After retirement from state service, Rutherford continued to serve the State of Alaska as a trustee on the Alaska Permanent Fund Board; the only woman ever appointed to a public member seat on the Board.
In addition to her appointment to the Permanent Fund Board, Rutherford also served on the National Petroleum Council: An Oil and Natural Gas Advisory Committee to the Secretary of Energy; the Alaska Coastal Policy Council; the Western States Land Commissioners Association; and the Exxon Valdez Oil Spill Trustee Council.
Rutherford served as role model for women both by example and by taking the time to generously share her knowledge and experience. She was inclusive, encouraging, and respectful of varying points of view and welcomed differing opinions. She actively encouraged and supported professional growth by recognizing everyone’s skill set and trusting them with challenging assignments. Her legacy continues with the women she mentored now mentoring others and passing on her advice and professionalism.
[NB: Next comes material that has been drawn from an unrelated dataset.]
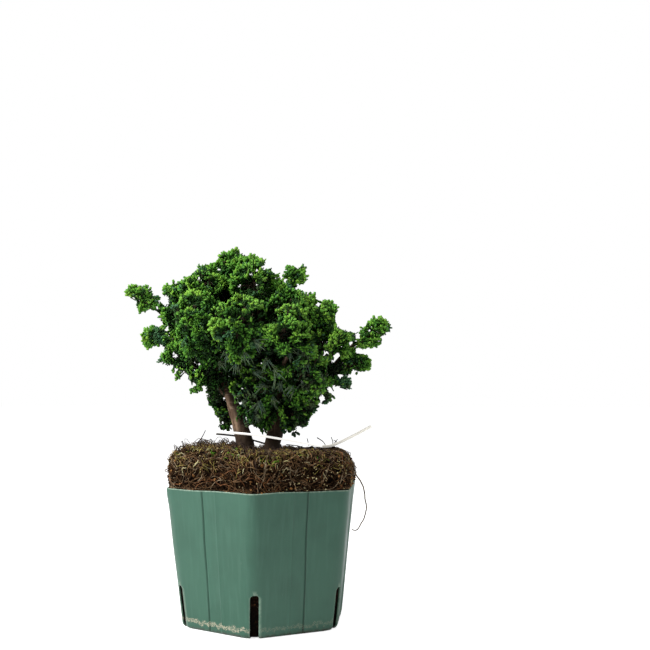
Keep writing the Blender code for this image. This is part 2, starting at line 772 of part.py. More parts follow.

Corri Feige, Geophysicist and Engineer, and former Commissioner of the Department of Natural Resources, says of Ms. Rutherford:
“I have been fortunate to work with Marty in both the private and public sectors and learn from her years of experience in economics, policy and community. It is virtually impossible to visit a town or village anywhere in Alaska and not find at least one person who calls Marty a dear friend or valued colleague. And Marty takes the time to truly connect with the people she meets, remembering their families, their challenges, and their celebrations. Marty is a rare example of the dedication and passion that comes from truly loving a place and its people.
Marty is an inspiration. She is fearless, dedicated and always looking at how she can bring others – especially young women – along with her, taking the time to share her knowledge and experience, and never shying away from saying what she knows to be true, even if it may not be the popular view. Alaska will be forever strong and resilient if more people aspire to be like Marty Rutherford.”
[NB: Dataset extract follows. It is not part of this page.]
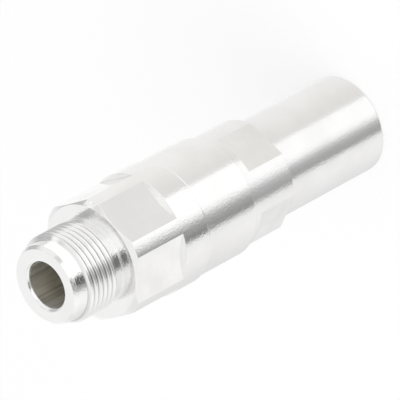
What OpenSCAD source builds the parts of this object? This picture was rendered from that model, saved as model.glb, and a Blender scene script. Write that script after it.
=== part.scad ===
// Female threaded coaxial jack with a screw clamp for a corrugated cable.
// It stands on the end of its clamp nut, +Z along the axis towards the jack.
// Lengths are in millimetres. The coupling thread is cut as rings at its pitch;
// the hidden threads are plain cylinders at their crests.
// Diameters are built up from the cable outwards, wall by wall.

/* [Jack nose] */
// Length of the nose, from the hex body to the jack face
nose_len = 10.9; // [9.5:0.1:14]
// Crest diameter of the coupling thread
jack_thread_d = 15.875; // [15:0.005:17]
// Depth of the coupling thread, which the pilot clears
jack_thread_depth = 0.74; // [0.5:0.01:0.9]
// Pitch of the coupling thread, 24 turns to the inch
jack_thread_pitch = 1.058; // [0.9:0.001:1.2]
// Width of that thread's crests
jack_crest = 0.35; // [0.15:0.05:0.45]
// Width of the flat at the bottom of its grooves
jack_root = 0.1; // [0.05:0.05:0.2]
// Length of the smooth pilot, from the jack face to the thread's lead-in
pilot_len = 2.4; // [1.5:0.1:3]
// Length of the thread's lead-in cone
lead_len = 0.5; // [0.2:0.1:1]
// Width of the relief groove behind the thread
relief_len = 1.1; // [0.6:0.1:2]
// Depth of that groove below the thread's crest
relief_depth = 0.5; // [0.2:0.05:0.7]
// Width of the lip between the groove and the body
relief_lip = 0.2; // [0.1:0.05:0.5]
// Chamfer round the rim of the jack face
rim_chamfer = 0.65; // [0.2:0.05:1]
// Diameter of the bore that takes the plug's outer contact
mating_d = 8.13; // [8:0.01:9]
// Depth of that bore, down to the electrical reference plane
mating_depth = 9.1; // [8:0.1:12]
// Chamfer at the mouth of the mating bore
mouth_chamfer = 0.645; // [0.2:0.005:1]

/* [Contacts] */
// Diameter of the jack's centre contact
contact_d = 3.04; // [2.8:0.02:3.4]
// How far the contact's tip lies behind the jack face
contact_recess = 5; // [4.6:0.05:5.6]
// Diameter of the socket in its tip
socket_d = 1.66; // [1.6:0.02:1.8]
// Depth of that socket
socket_depth = 5.6; // [3:0.1:6]
// Width of the four slots in its tip
socket_slot = 0.24; // [0.1:0.02:0.3]
// Diameter of the contact's neck in the front bead
neck_d = 2.2; // [1.8:0.1:2.6]
// Diameter of the stud that joins the two contacts
stud_d = 1.4; // [1:0.1:1.6]
// Length of that stud
stud_len = 3.2; // [2:0.1:4]
// Diameter of the socket for the cable's inner conductor
cable_socket_d = 3.6; // [3:0.05:4]
// Wall of the cable contact round that socket
cable_contact_wall = 0.4; // [0.3:0.05:0.8]
// Depth of the cable socket
cable_socket_depth = 6.6; // [4:0.1:9]
// How far the cable contact reaches past the rear bead
cable_contact_reach = 7; // [5:0.1:8]
// Width of the four slots in the cable socket
cable_slot = 0.4; // [0.2:0.05:0.6]

/* [Insulators] */
// Bore of the air line between the mating bore and the front bead
line_d = 7; // [6.6:0.05:7.6]
// Depth of the front bead's face behind the jack face
bead_depth = 13; // [12:0.1:16]
// Thickness of each bead
bead_len = 3; // [2:0.1:4]
// Depth of the ring-shaped recess in both faces of the front bead
bead_recess = 0.6; // [0.2:0.1:1]
// Radial width of that recess
bead_recess_w = 1.8; // [1:0.1:2.4]
// Number of through holes in the rear bead
bead_holes = 6; // [4:1:8]
// Diameter of those holes
bead_hole_d = 1.8; // [1:0.1:2]
// Length of the bush between the beads
bush_len = 5; // [4:0.1:7]
// Wall of the bush and of the clamp cone behind it
bush_wall = 1.33; // [1:0.01:1.8]
// Play of the pieces pushed into the body
push_play = 0.02; // [0.01:0.01:0.05]

/* [Cable] */
// Diameter of the cable's jacket
cable_d = 13.4; // [12:0.1:16]
// Radial play of the jacket in the entry bore
entry_play = 0.25; // [0.1:0.05:0.5]

/* [Cable seal] */
// Wall of the gasket at its lips
gasket_wall = 0.85; // [0.6:0.05:1.2]
// Length of the gasket
gasket_len = 12.1; // [8:0.1:18]
// Radial play of the jacket in the gasket's lips
lip_play = 0.05; // [0.02:0.01:0.15]
// Height of the lips
lip_height = 0.25; // [0.1:0.05:0.4]
// Number of lips
lip_count = 4; // [2:1:6]
// Thickness of the thrust washer and of the seat washer
washer_t = 1; // [0.6:0.1:1.4]
// Radial play of what lies inside the nut
seal_play = 0.05; // [0.03:0.01:0.1]
// Thickness of the snap ring's wire
snap_t = 0.7; // [0.5:0.05:0.8]
// Depth of the groove that holds the snap ring
snap_depth = 0.55; // [0.2:0.05:0.6]
// Opening of the snap ring, in degrees
snap_open = 40; // [20:5:90]

/* [Clamp] */
// Length of the clamp cone's tapered tip
cone_tip_len = 1.6; // [0.8:0.1:2]
// Step between the cone's body and its taper
cone_step = 0.28; // [0.1:0.01:0.5]
// Wall of the cone at its tip
cone_tip_wall = 0.35; // [0.2:0.05:0.6]
// Gap between the cone and the collet's mouth
cone_gap = 0.3; // [0.2:0.05:0.5]
// Radial play between the collet and the nut
collet_play = 0.4; // [0.3:0.05:0.6]
// Wall of the collet between its teeth
collet_wall = 0.95; // [0.7:0.05:1.2]
// Length of the collet
collet_len = 9.9; // [9:0.1:12]
// Thickness of the collet's head in front of the nut
collet_head = 0.6; // [0.3:0.1:0.8]
// Height of the teeth that grip the cable's corrugation
tooth_height = 0.35; // [0.2:0.05:0.5]
// Width of a tooth at its root
tooth_w = 0.9; // [0.5:0.1:1.2]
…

Moira Smith, Natural Resource Attorney, says of Ms. Rutherford:
“As a young lawyer in the oil and gas field, I was accustomed to being in rooms full of talented and gracious men. What I wasn’t used to was being in the room with –and learning from–talented and gracious women. Watching then-Deputy Commissioner Rutherford navigate her role with grace and seeming ease helped to solidify my decision to pursue a career in the natural resources field. She was particularly influential in the State of Alaska’s pursuit of unit default for the Point Thomson Unit, an effort that ultimately resulted in a settlement that brought the majors to the table to discuss monetizing Point Thomson oil and gas. Marty’s passion for and knowledge of the natural resources field has benefited the State of Alaska now and will almost certainly have a profound effect in the decades to come. She was, and is, a role model for anyone who cares about the disposition of Alaska’s resources.”
Kelsey Renno, Ms. Rutherford’s daughter, is an accomplished young woman making her career in Aviation maintenance after graduating from UAA in 2017 with a degree in Airframe and Powerplant Mechanics. She is currently a key leader at the US Department of Interior maintaining and supervising a fleet of aircraft for the Bureau of Land Management and the National Park Service. She says of Ms. Rutherford:
“My mom is a role model for all women. She has proven time and time again that even in difficult positions or male dominated fields, strong and determined women can rise to the occasion. Starting at a young age she always fought for what she believed. She instilled in me determination, drive, and strength to work hard for myself and our beautiful state. The incredible thing about my mom is that, though she worked hard, she still made time to celebrate her friends and family’s accomplishments.”